Почта приходила в Тунку еженедельно. Таким образом, связь этой «уединенной» деревни с миром была возможна, но для ксендзов затруднительна. Кроме писем, ссыльным приходили с родины также посылки, однако содержимое их нередко пропадало. «[…] с посылками этими происходили крупные злоупотребления уже в самом Иркутске, поскольку иркутские чиновники, ужасные пьяницы и воры, тщательно проверяя каждую пришедшую полякам посылку на предмет сокрытых в ней денег или писем, вытаскивали и беззастенчиво присваивали целое и новое белье, приличную и дорогую одежду, новую обувь, подменяя их своим старым бельем, протертой одеждой, дранной и чиненой обувью», – писал ксендз Матрась. Чиновники конфисковали из посылок все, что было предназначено для отправления служб, даже белое полотно – подозревая, что оно может быть предназначено для изготовления стихарей. 27 мая 1869 года в иркутском ведомстве задержали золотой дискос и миссал, высланные с родины капуцину (ранее служившему в монастыре в Лёнде) отцу Базилию Ляссоте. Реже пропадали книги, журналы («не окрашенные политически»). Книги на «нейтральные», теологические, философские, исторические темы, к тому же изданные на территории Российской империи и прошедшие цензуру, после контроля, как правило, попадали в руки священников. В частности ксендзы в Тунке читали: главный орган церковных властей в Царстве Польском, выходивший с 1863 года «Пшеглёнд Католицки» («Католическое обозрение»), а также журналы «Кроника Родзинна» («Семейная летопись»), «Курьер Варшавски» («Варшавский курьер»), петербургский «Глос» («Голос»). Они комментировали и переживали события в стране и мире, будучи изолированы, все же отчасти включались в празднование польских национальных и церковных праздников.

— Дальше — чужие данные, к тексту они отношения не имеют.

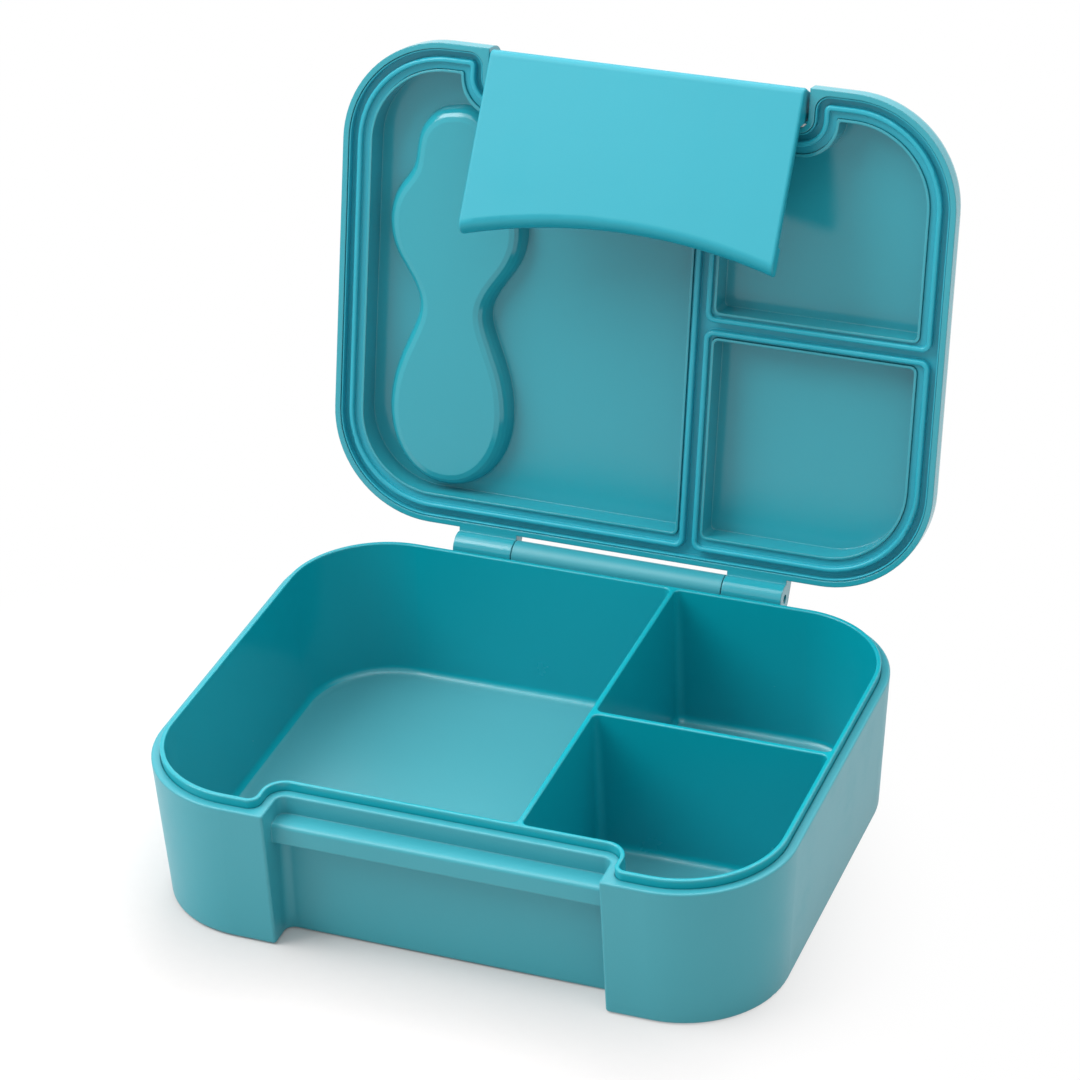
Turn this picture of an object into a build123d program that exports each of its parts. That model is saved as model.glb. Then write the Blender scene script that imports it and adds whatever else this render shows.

Более всего они страдали от ограничения и контроля переписки с родными и близкими. Вся корреспонденция шла через иркутское ведомство, где подвергалась цензуре. В том случае, если в письме встречалось слово «ксендз», неоднозначные выражения, описания положения ссыльных или использовался неизвестный цензору язык, оно возвращалось к отправителю или же терялось, а зачастую было также чревато возбуждением следствия. Так произошло, когда ссыльные начали тайком, в обход государственных инстанций, направлять посылки на адрес приходского священника иркутской епархии ксендза Швермицкого (бывшего ссыльного 1852 года). В январе 1869 года под нажимом властей Швермицкий обязался передавать такие письма губернским властям. В свою очередь сто семнадцать духовных лиц, живших тогда в Тунке, заставили подписать заявление, что они не станут использовать адрес иркутского священника. Тем временем отсутствие вестей от близких приводило многих ссыльных в отчаяние. «Жажда писем превращается в зависимость, сродни пьянству, – писал ссыльный (имя его установить не удалось) из Тобольска в декабре 1869 года. – Жаждешь, потому что сердце болит, а удовлетворишь жажду – так лекарство хуже болезни. И нет спасения».
«Печальны, чрезвычайно печальны наши ситуация и положение. Кому же под силу предвидеть будущее», – писал летом 1868 года ксендз Миколай Куляшиньский знакомым под Люблнин. «Предо мною – бездна». На страницах дневника он выплескивал свою горечь: «Жизнь моя текла в Тунке монотонно, словно отметки на часах, одна подобна другой. Улыбка природы меня не трогала, дух убит, а тело иной раз голодает. Я влачил свое существование, словно подстреленная птица; вместо жизни – одеревенение, апатия ко всему. Хотел бежать в тайгу, в леса, в пущу, дебри и там поселиться вдали от людей, раз они обо мне позабыли. И ничего больше, тишина да могила в степи – вот и все, что мне осталось – думал я не однажды. – Да! Свершилось, – повторяю я ежедневно. – В такой ностальгии текла моя жизнь. Смерть товарищей заставляла меня проливать слезы».